Sobre Maria dos Santos, o C6 Bank declarou que não compactua com desvios na oferta de consignado e se colocou “à disposição para auxiliar a consumidora por meio dos canais oficiais de atendimento”.

Procurado sobre o relato da aposentada de Pedro Leopoldo, o Banco Mercantil informou que a concessão de empréstimo segue padrões de transparência, ética e responsabilidade, sendo efetuada apenas com “o consentimento do cliente”.

Aconteceu comigo. E agora?

  • Comunique ao banco: Se houver depósito que não reconheça na conta, não use o dinheiro.
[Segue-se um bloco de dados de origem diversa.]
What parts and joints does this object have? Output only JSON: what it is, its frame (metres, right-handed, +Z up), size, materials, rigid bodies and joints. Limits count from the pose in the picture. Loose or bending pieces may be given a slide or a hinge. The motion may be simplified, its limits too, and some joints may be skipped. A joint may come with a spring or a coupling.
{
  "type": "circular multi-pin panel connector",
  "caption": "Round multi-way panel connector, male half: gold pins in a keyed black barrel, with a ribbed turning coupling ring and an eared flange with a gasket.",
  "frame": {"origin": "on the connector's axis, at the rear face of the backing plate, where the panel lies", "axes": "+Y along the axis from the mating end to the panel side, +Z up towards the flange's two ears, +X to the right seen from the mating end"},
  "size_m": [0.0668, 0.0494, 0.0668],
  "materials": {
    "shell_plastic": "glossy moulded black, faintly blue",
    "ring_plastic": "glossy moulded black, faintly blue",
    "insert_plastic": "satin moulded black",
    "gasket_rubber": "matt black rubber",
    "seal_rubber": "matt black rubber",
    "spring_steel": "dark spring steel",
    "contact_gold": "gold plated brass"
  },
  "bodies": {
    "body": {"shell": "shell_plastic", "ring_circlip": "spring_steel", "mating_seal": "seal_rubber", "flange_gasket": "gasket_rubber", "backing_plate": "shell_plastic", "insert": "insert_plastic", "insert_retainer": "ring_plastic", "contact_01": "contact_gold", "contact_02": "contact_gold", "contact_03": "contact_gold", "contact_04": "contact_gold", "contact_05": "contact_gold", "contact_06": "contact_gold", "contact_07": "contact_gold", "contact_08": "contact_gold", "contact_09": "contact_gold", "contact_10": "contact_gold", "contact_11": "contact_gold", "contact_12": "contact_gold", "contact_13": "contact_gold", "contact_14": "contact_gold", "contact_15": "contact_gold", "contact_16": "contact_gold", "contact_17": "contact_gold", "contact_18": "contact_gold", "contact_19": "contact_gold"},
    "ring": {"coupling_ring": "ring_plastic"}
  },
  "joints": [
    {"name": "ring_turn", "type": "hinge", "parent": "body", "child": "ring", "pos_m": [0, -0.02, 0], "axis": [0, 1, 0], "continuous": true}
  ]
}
Se for empréstimo não autorizado, peça a suspensão imediata, diz Mozar Carvalho, advogado do escritório Machado de Carvalho Advocacia.
  • Reivindique o reembolso ao banco: Se tiver valores descontados de empréstimo não autorizado, peça o reembolso administrativamente.
  • Guarde os documentos: Carvalho destaca que é essencial documentar a comunicação, com nome do atendente, data e protocolo, além de fazer prints das conversas e guardar os e-mails trocados, assim como os extratos bancários.
  • Denuncie: Empréstimo sem autorização pode ser denunciado ao Procon, ao portal consumidor.gov e ainda à Defensoria Pública. Registre queixa no Banco Central.
  • Justiça é um caminho: Não conseguiu resolver? Vá à Justiça. Neste caso, cabe inclusive dano moral.
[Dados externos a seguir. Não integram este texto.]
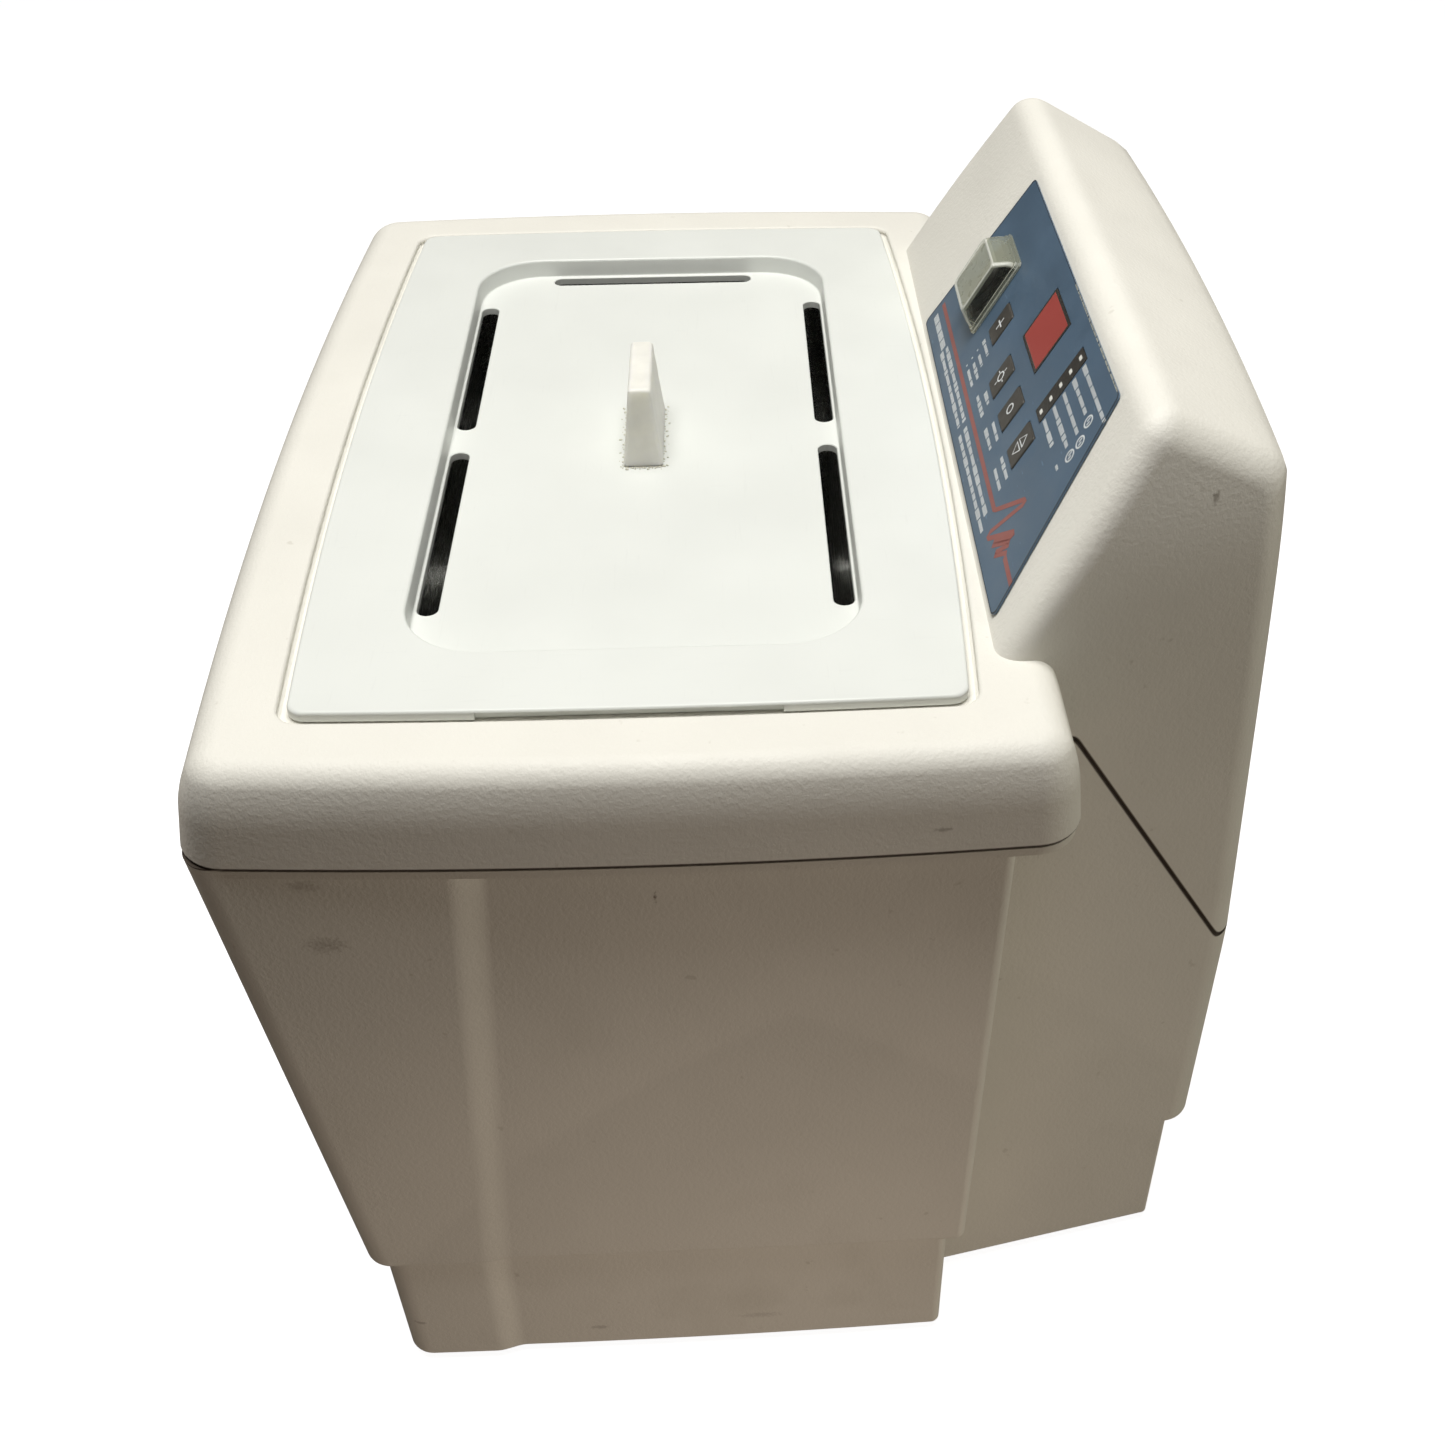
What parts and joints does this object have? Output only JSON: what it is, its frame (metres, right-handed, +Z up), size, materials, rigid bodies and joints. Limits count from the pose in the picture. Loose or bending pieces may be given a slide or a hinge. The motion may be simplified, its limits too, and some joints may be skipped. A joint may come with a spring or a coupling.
{
  "type": "heated ultrasonic bath",
  "caption": "Bench-top heated ultrasonic water bath: moulded two-part housing, steel tank, lift-off slotted cover with finger grip, sloping rear control console and side drain valve.",
  "frame": {"origin": "middle of the footprint, on the bench surface under the feet", "axes": "+X to the right seen from the front, -Y towards the user, +Y towards the control console, +Z up"},
  "size_m": [0.4, 0.3524, 0.3871],
  "materials": {
    "housing": "pebbled warm off-white structural-foam moulding",
    "cover": "smooth satin off-white moulding",
    "handle": "off-white satin moulding",
    "stainless": "pressed stainless sheet",
    "aluminium": "turned or extruded, plain",
    "steel": "zinc-plated steel",
    "brass": "machined",
    "ceramic": "fired piezo ceramic rings",
    "rubber": "black moulded rubber",
    "silicone_clear": "translucent silicone",
    "silicone_heater": "orange-red silicone heating mat",
    "overlay": "slate-blue printed film",
    "key": "dark grey key",
    "red_window": "red display filter",
    "dark_window": "smoked lamp window",
    "black_plastic": "black moulding",
    "board": "green circuit board",
    "lamp": "clear lamp lens",
    "tubing": "milky drain tubing"
  },
  "bodies": {
    "root": {"lower_housing": "housing", "upper_housing": "housing", "tank": "stainless", "drain_fitting": "stainless", "drain_nut": "stainless", "transducer_1_front_mass": "aluminium", "transducer_2_front_mass": "aluminium", "heat_sink": "aluminium", "transducer_1_rear_mass": "steel", "transducer_2_rear_mass": "steel", "transducer_1_bolt": "steel", "transducer_2_bolt": "steel", "tank_clip_1": "steel", "tank_clip_2": "steel", "tank_clip_3": "steel", "tank_clip_4": "steel", "base_plate": "steel", "base_screw_1": "steel", "base_screw_2": "steel", "base_screw_3": "steel", "base_screw_4": "steel", "temperature_sensor": "brass", "drain_wall_nut": "brass", "drain_valve_body": "brass", "transducer_1_piezo_stack": "ceramic", "transducer_2_piezo_stack": "ceramic", "tank_gasket": "rubber", "foot_front_left": "rubber", "foot_front_right": "rubber", "foot_rear_left": "rubber", "foot_rear_right": "rubber", "switch_boot": "silicone_clear", "heater_pad_front": "silicone_heater", "heater_pad_rear": "silicone_heater", "control_overlay": "overlay", "display_window": "red_window", "indicator_window": "dark_window", "transformer": "black_plastic", "capacitor_1": "black_plastic", "capacitor_2": "black_plastic", "mains_inlet": "black_plastic", "fuse_drawer": "black_plastic", "display_module": "black_plastic", "switch_body": "black_plastic", "generator_board": "board", "control_board": "board", "indicator_lamps": "lamp", "drain_tube": "tubing"},
    "cover": {"lid": "cover", "lid_handle": "handle"},
    "rocker": {"switch_rocker": "black_plastic"},
    "key_1": {"key_1": "key"},
    "key_2": {"key_2": "key"},
    "key_3": {"key_3": "key"},
    "key_4": {"key_4": "key"},
    "drain_lever": {"drain_lever": "black_plastic"}
  },
  "joints": [
    {"name": "lid_lift", "type": "slide", "parent": "root", "child": "cover", "axis": [0, 0, 1], "range_m": [0, 0.12]},
    {"name": "rocker_tilt", "type": "hinge", "parent": "root", "child": "rocker", "pos_m": [-0.0305, 0.09212, 0.3525], "axis": [1, 0, 0], "range_deg": [0, 14]},
    {"name": "key_1_press", "type": "slide", "parent": "root", "child": "key_1", "axis": [0, 0.866, -0.5], "range_m": [0, 0.0005], "stiffness_N_per_m": 400, "springref_m": -0.0005},
    {"name": "key_2_press", "type": "slide", "parent": "root", "child": "key_2", "axis": [0, 0.866, -0.5], "range_m": [0, 0.0005], "stiffness_N_per_m": 400, "springref_m": -0.0005},
    {"name": "key_3_press", "type": "slide", "parent": "root", "child": "key_3", "axis": [0, 0.866, -0.5], "range_m": [0, 0.0005], "stiffness_N_per_m": 400, "springref_m": -0.0005},
    {"name": "key_4_press", "type": "slide", "parent": "root", "child": "key_4", "axis": [0, 0.866, -0.5], "range_m": [0, 0.0005], "stiffness_N_per_m": 400, "springref_m": -0.0005},
    {"name": "drain_lever_turn", "type": "hinge", "parent": "root", "child": "drain_lever", "pos_m": [-0.189, 0.08915, 0.105], "axis": [1, 0, 0], "range_deg": [0, 90]}
  ]
}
Como bloquear consignado no INSS: Para bloquear um empréstimo no INSS, ligue para a central 135, que funciona de segunda-feira a sábado, das 7h às 22h, ou entre no site ou no aplicativo Meu INSS e siga o tutorial:

  • Clique em “Novo Pedido”.
  • Informe seus dados.
  • Na barra “O que você precisa?”, digite “Bloquear”.
  • Selecione “Bloquear/Desbloquear Benefício para Empréstimo Consignado”.
  • Siga os comandos e finalize.

Veja como bloquear ligação de bancos: Para bloquear ofertas indesejadas por telefone, entre no site nãomeperturbe.com.br. Se as ligações não cessarem, denuncie ao banco e ao Procon.